REQUIRED TASK ->
Produce word for word the lines of the data below running from the one that has "add('back_panel', backPanel(), jersey);" to the one that has "cad_parts[node].hide_render = cad_parts[node].hide_viewport", inclusive, and no others.

Scripts that build objects ->
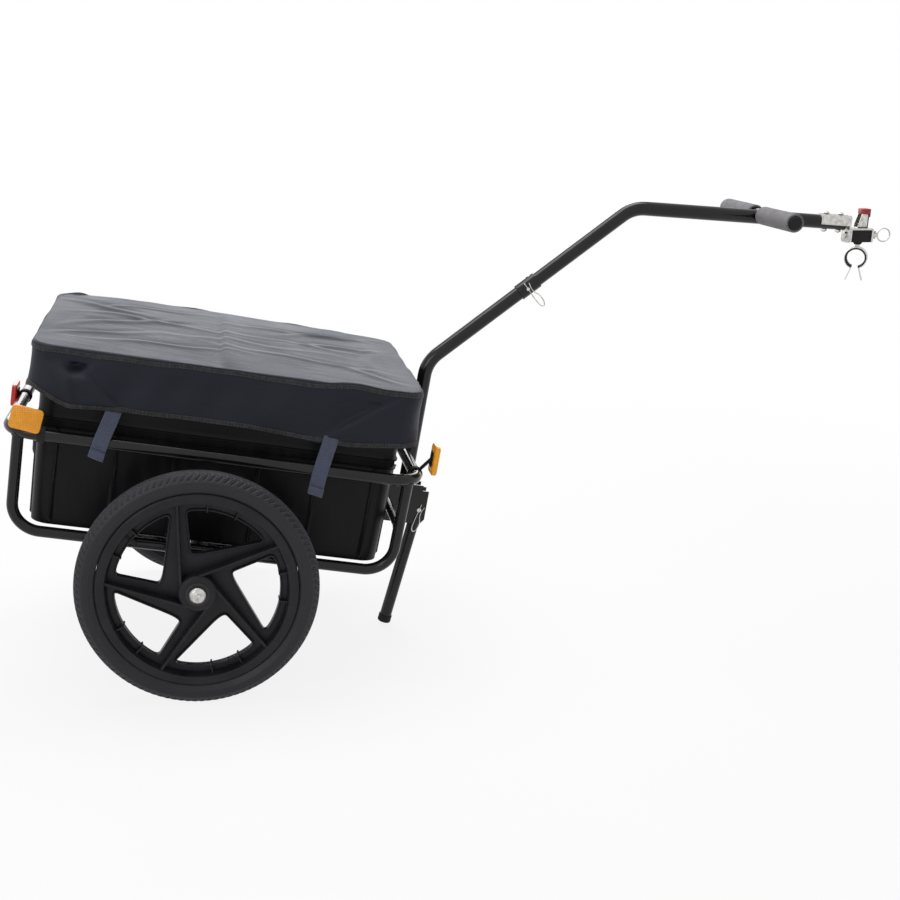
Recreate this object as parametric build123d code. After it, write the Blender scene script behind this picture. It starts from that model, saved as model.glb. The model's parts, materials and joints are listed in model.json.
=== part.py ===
from build123d import *
import os
from math import asin, atan2, cos, degrees, hypot, radians, sin, sqrt, tan

# Bicycle cargo trailer: a steel tube frame that carries a plastic tub with a fabric
# cover, two moulded 16 inch wheels, a cranked drawbar with a seat post coupling and
# a fold-up stand. Millimetres. The trailer is drawn level, with its axle along Y
# through the origin, +X forward and +Y to its left. park() then tips it nose down
# until the foot of the stand reaches the floor, and moves it onto its own origin.

# wheels
wheel_diameter = 400.0
tyre_width = 45.0
wheel_gap = 27.5            # from the ring to the tyre
rim_radius = 166.0          # where the tyre meets the rim flange
rim_width = 38.0
rim_inner_radius = 150.0
spoke_count = 5
hub_radius = 31.0
hub_half_length = 30.0
bearing_radius = 20.0
bearing_length = 9.0
axle_diameter = 12.0

# frame
tube_diameter = 19.0
ring_tube_diameter = 20.0
frame_center_x = 5.5
ring_half_length = 340.0
ring_half_width = 240.0
ring_height = 207.0
ring_corner_radius = 50.0
side_half_length = 321.5
side_bottom_half_width = 212.0
side_bend_radius = 48.0
rail_height = 34.0
floor_bar_spread = 170.0
crossbar_height = 118.0
crossbar_diameter = 16.0
axle_tube_diameter = 26.0
axle_tube_half_length = 250.0
saddle_thickness = 4.0
saddle_length = 60.0

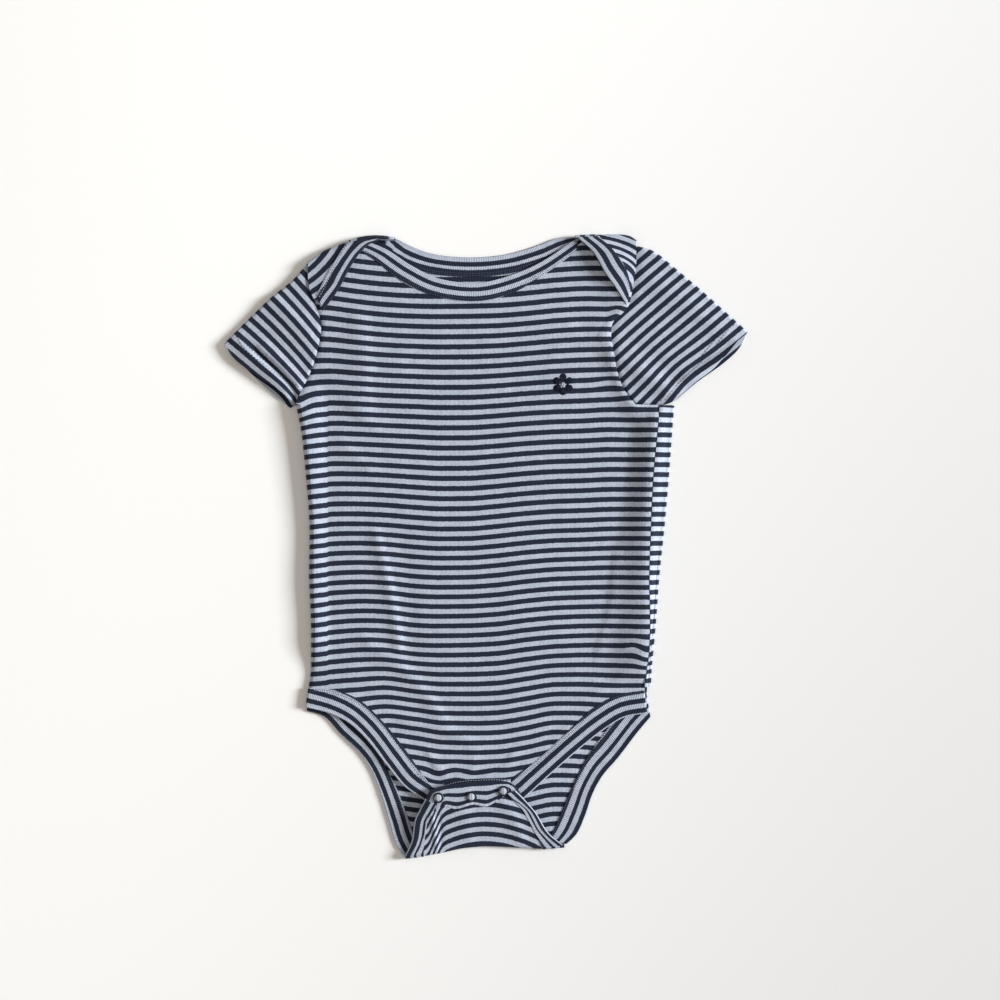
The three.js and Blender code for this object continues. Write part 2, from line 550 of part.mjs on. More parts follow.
// A sleeve is a flattened tube: its sections run from the armhole to the hem
function sleeve(table, armholeFront, armholeBack, outward) {
  const steps = armholeFront.length - 1;
  const front = reversed(shifted(armholeFront, outward * SLEEVE_GAP, 0));
  const back = reversed(shifted(armholeBack, outward * SLEEVE_GAP, 0));
  const underarm = along(table.underarm, SLEEVE_SECTIONS.length);
  front[steps] = underarm[0];
  back[steps] = underarm[0];
  back[0] = front[0];
  const fold = along([front[0].toArray(), ...table.fold], SLEEVE_SECTIONS.length);
  const hemFront = along(table.hemFront, steps);
  const hemBack = along(table.hemBack, steps);
  hemFront[steps] = underarm.at(-1);
  hemBack[steps] = underarm.at(-1);

  const layerAt = (armhole, hem, t, s) => onLine(armhole, t).multiplyScalar(1 - s)
    .addScaledVector(onLine(hem, t), s)
    .addScaledVector(onLine(fold, s), 1 - t).addScaledVector(onLine(underarm, s), t)
    .addScaledVector(fold[0], -(1 - t) * (1 - s)).addScaledVector(fold.at(-1), -(1 - t) * s)
    .addScaledVector(underarm[0], -t * (1 - s)).addScaledVector(underarm.at(-1), -t * s);
  const topLevel = (t, s, x, y) => lerp(lerp(SLEEVE_TOP.shoulder, SLEEVE_TOP.underarm, t), SLEEVE_TOP.hem, s)
    + foldRise(SLEEVE_FOLDS, x, y) * smoothstep(s, 0, SLEEVE_FOLD_GROWTH);

  const arc = (from, to) => Array.from({ length: FOLD_STEPS + 1 }, (_, i) => lerp(from, to, i / FOLD_STEPS));
  const grid = SLEEVE_SECTIONS.map((s) => {
    const width = layerAt(front, hemFront, 0, s).distanceTo(layerAt(front, hemFront, 1, s));
    const reach = FOLD_REACH / width;
    const inner = Array.from({ length: steps - 1 }, (_, i) => (i + 1) / steps);
    const ring = [
      ...arc(-90, 90).map((angle) => ({ t: reach * (1 - Math.cos(angle * DEGREE)), side: angle })),
      ...inner.map((t) => ({ t, side: 90 })),
      ...arc(90, -90).map((angle) => ({ t: 1 - reach * (1 - Math.cos(angle * DEGREE)), side: angle })),
      ...reversed(inner).map((t) => ({ t, side: -90 })),
    ];
    const section = ring.map(({ t, side }) => {
      const share = (1 + Math.sin(side * DEGREE)) / 2;
      const place = layerAt(back, hemBack, t, s).lerp(layerAt(front, hemFront, t, s), share);
      return place.setZ(lerp(BACK_LEVEL, topLevel(t, s, place.x, place.y), share));
    });
    const closed = [...section, section[0]];
    return outward > 0 ? closed : reversed(closed);
  });
  const innerAt = (row) => CLOTH / 2 + (SLEEVE_SECTIONS[row] >= HEM_START ? HEM_EXTRA : 0);
  return clothSolid([grid], CLOTH, innerAt);
}

function neckBindingBack() {
  const peakRows = (line, inward) => foldRows(bandRow(line, 0), inward, BACK_BAND_LEVEL, LAP_LEVEL);
  const grid = [
    ...reversed(lapLeft.slice(1)).map((line) => bandRow(line, LAP_LEVEL)),
    ...reversed(peakRows(peakLeft, shoulderLeftIn)),
    ...neckBack.slice(1, -1).map((line) => bandRow(line, BACK_BAND_LEVEL)),
    ...peakRows(peakRight, shoulderRightIn),
    ...lapRight.slice(1).map((line) => bandRow(line, LAP_LEVEL)),
  ];
  return clothSolid([grid], BINDING);
}

function legBindingBack(leg, flap) {
  const grid = [
    ...leg.slice(0, -1).map((line) => bandRow(line, BACK_BAND_LEVEL)),
    ...foldRows(bandRow(leg.at(-1), 0), bottomIn, BACK_BAND_LEVEL, FLAP_FOLD_LEVEL),
    ...flap.slice(1).map((line) => bandRow(line, flapHeight)),
  ];
  return clothSolid([grid], BINDING);
}

const strip = (lines, height, wall) => clothSolid([lines.map((line) => bandRow(line, height))], wall);

// Open ring of a snap: a rounded section turned about the middle of the snap
function snapRing() {
  const profile = Array.from({ length: RING_SECTION + 1 }, (_, i) => {
    const angle = (2 * Math.PI * i) / RING_SECTION;
    return new THREE.Vector2(
      (RING_OUTER + RING_INNER) / 2 + ((RING_OUTER - RING_INNER) / 2) * Math.cos(angle),
      RING_HEIGHT / 2 + (RING_HEIGHT / 2) * Math.sin(angle),
    );
  });
  return new THREE.LatheGeometry(profile, SNAP_SIDES).rotateX(Math.PI / 2);
}

// Stud and socket, closed on each other
function snapStud() {
  const profile = [
    { radius: 0, z: 0 },
    { radius: STUD_RADIUS, z: 0 },
    { radius: STUD_RADIUS, z: STUD_HEIGHT / 2 },
    { radius: STUD_TOP_RADIUS, z: STUD_HEIGHT },
    { radius: 0, z: STUD_HEIGHT },
  ].map(({ radius, z }) => new THREE.Vector2(radius, z));
  return new THREE.LatheGeometry(profile, SNAP_SIDES).rotateX(Math.PI / 2);
}

const jersey = new THREE.MeshStandardMaterial({ color: '#7f8897', roughness: 0.95, metalness: 0 });
const binding = new THREE.MeshStandardMaterial({ color: '#39424f', roughness: 0.95, metalness: 0 });
const enamel = new THREE.MeshStandardMaterial({ color: '#262c37', roughness: 0.4, metalness: 0.2 });

const garment = new THREE.Group();
function add(name, geometry, material) {
  const mesh = new THREE.Mesh(geometry, material);
  mesh.name = name;
  mesh.position.set(ORIGIN_SHIFT.x, ORIGIN_SHIFT.y, 0);
  garment.add(mesh);
  return mesh;
}

add('back_panel', backPanel(), jersey);
add('front_panel', frontPanel(), jersey);
add('sleeve_left', sleeve(SLEEVE_LEFT, armholeLeft, armholeLeftBack, -1), jersey);
add('sleeve_right', sleeve(SLEEVE_RIGHT, armholeRight, armholeRightBack, 1), jersey);
add('neck_binding_front', strip(neckFront, FRONT_BAND_LEVEL, BINDING), binding);
add('neck_binding_back', neckBindingBack(), binding);
add('leg_binding_front_left', strip(legFrontLeft, FRONT_BAND_LEVEL, BINDING), binding);
add('leg_binding_front_right', strip(legFrontRight, FRONT_BAND_LEVEL, BINDING), binding);
add('leg_binding_back_left', legBindingBack(legBackLeft, flapLeft), binding);
add('leg_binding_back_right', legBindingBack(legBackRight, flapRight), binding);
add('crotch_placket_front', strip(placketFront, FRONT_BAND_LEVEL, PLACKET), binding);
const placketBack = chain(placketEndLeft, placketMiddle, placketEndRight);
add('crotch_placket_back', strip(placketBack, flapHeight, PLACKET), binding);
SNAP_CENTRES.forEach(({ x, y }, i) => {
  const ring = add(`snap_ring_${i + 1}`, snapRing(), enamel);
  ring.position.add(point(x, y, RING_LEVEL));
  const stud = add(`snap_stud_${i + 1}`, snapStud(), enamel);
  stud.position.add(point(x, y, STUD_LEVEL));
});

export default garment;
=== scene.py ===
# A short-sleeved baby bodysuit in striped jersey, laid flat on its back with the crotch snapped shut.
# Every length is in millimetres until a mesh is made. Left and right are as the camera sees them.
import math

import bpy
import numpy as np
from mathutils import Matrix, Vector, noise


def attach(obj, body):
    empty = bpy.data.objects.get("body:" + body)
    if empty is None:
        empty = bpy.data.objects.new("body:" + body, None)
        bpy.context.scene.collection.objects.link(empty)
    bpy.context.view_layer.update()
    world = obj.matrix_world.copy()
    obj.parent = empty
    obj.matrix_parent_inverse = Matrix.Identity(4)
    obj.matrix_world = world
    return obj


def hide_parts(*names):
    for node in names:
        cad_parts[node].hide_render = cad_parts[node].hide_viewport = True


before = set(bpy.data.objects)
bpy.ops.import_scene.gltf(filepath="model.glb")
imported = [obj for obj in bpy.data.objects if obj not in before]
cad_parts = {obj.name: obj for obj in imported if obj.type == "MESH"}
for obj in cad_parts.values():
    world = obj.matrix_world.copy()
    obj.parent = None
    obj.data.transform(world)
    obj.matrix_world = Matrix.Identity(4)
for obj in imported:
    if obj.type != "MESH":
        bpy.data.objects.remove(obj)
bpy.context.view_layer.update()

MM = 0.001
SAME_POINT = 0.001
FINE_STEPS = 40

# The outline of the frame's solids is moved by this to bring the origin under the garment's middle
ORIGIN_SHIFT = np.array([0.2, 0.05, 0.0])

# Walls: the cloth, and a binding's two layers with the panel's edge between them
CLOTH = 1.0
ROLL_CLOTH = 1.2
BAND_HALF = 0.9
BAND_HOLLOW = 0.5
SEAM = 0.36
TUCK = 1.1

# Height of the middle of each layer above the surface
BACK_LEVEL = 0.6
BACK_BAND_LEVEL = 0.9
FRONT_BAND_LEVEL = 3.0
FRONT_LEVEL = 2.75
FRONT_LOWEST = 2.1
SIDE_LEVEL = 3.5
LAP_LEVEL = 5.1
LAP_TIP_LEVEL = 4.9
FLAP_LEVEL = 7.3
FLAP_FOLD_LEVEL = 3.9
FLAP_CLIMB = (-200, -168)
FLAP_FOLDS_START = (-203, -196)
PLACKET_HALF = 1.0
RING_LEVEL = 8.6

# Folds and the rolled left edge
FOLD_REACH = 2.0
FOLD_STEPS = 10
ROLL_REACH = 3.2
ROLL_LOW = 0.75
ROLL_STEPS = 8
BACK_INSET = 2.2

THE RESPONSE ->
add('back_panel', backPanel(), jersey);
add('front_panel', frontPanel(), jersey);
add('sleeve_left', sleeve(SLEEVE_LEFT, armholeLeft, armholeLeftBack, -1), jersey);
add('sleeve_right', sleeve(SLEEVE_RIGHT, armholeRight, armholeRightBack, 1), jersey);
add('neck_binding_front', strip(neckFront, FRONT_BAND_LEVEL, BINDING), binding);
add('neck_binding_back', neckBindingBack(), binding);
add('leg_binding_front_left', strip(legFrontLeft, FRONT_BAND_LEVEL, BINDING), binding);
add('leg_binding_front_right', strip(legFrontRight, FRONT_BAND_LEVEL, BINDING), binding);
add('leg_binding_back_left', legBindingBack(legBackLeft, flapLeft), binding);
add('leg_binding_back_right', legBindingBack(legBackRight, flapRight), binding);
add('crotch_placket_front', strip(placketFront, FRONT_BAND_LEVEL, PLACKET), binding);
const placketBack = chain(placketEndLeft, placketMiddle, placketEndRight);
add('crotch_placket_back', strip(placketBack, flapHeight, PLACKET), binding);
SNAP_CENTRES.forEach(({ x, y }, i) => {
  const ring = add(`snap_ring_${i + 1}`, snapRing(), enamel);
  ring.position.add(point(x, y, RING_LEVEL));
  const stud = add(`snap_stud_${i + 1}`, snapStud(), enamel);
  stud.position.add(point(x, y, STUD_LEVEL));
});

export default garment;
=== scene.py ===
# A short-sleeved baby bodysuit in striped jersey, laid flat on its back with the crotch snapped shut.
# Every length is in millimetres until a mesh is made. Left and right are as the camera sees them.
import math

import bpy
import numpy as np
from mathutils import Matrix, Vector, noise


def attach(obj, body):
    empty = bpy.data.objects.get("body:" + body)
    if empty is None:
        empty = bpy.data.objects.new("body:" + body, None)
        bpy.context.scene.collection.objects.link(empty)
    bpy.context.view_layer.update()
    world = obj.matrix_world.copy()
    obj.parent = empty
    obj.matrix_parent_inverse = Matrix.Identity(4)
    obj.matrix_world = world
    return obj


def hide_parts(*names):
    for node in names:
        cad_parts[node].hide_render = cad_parts[node].hide_viewport = True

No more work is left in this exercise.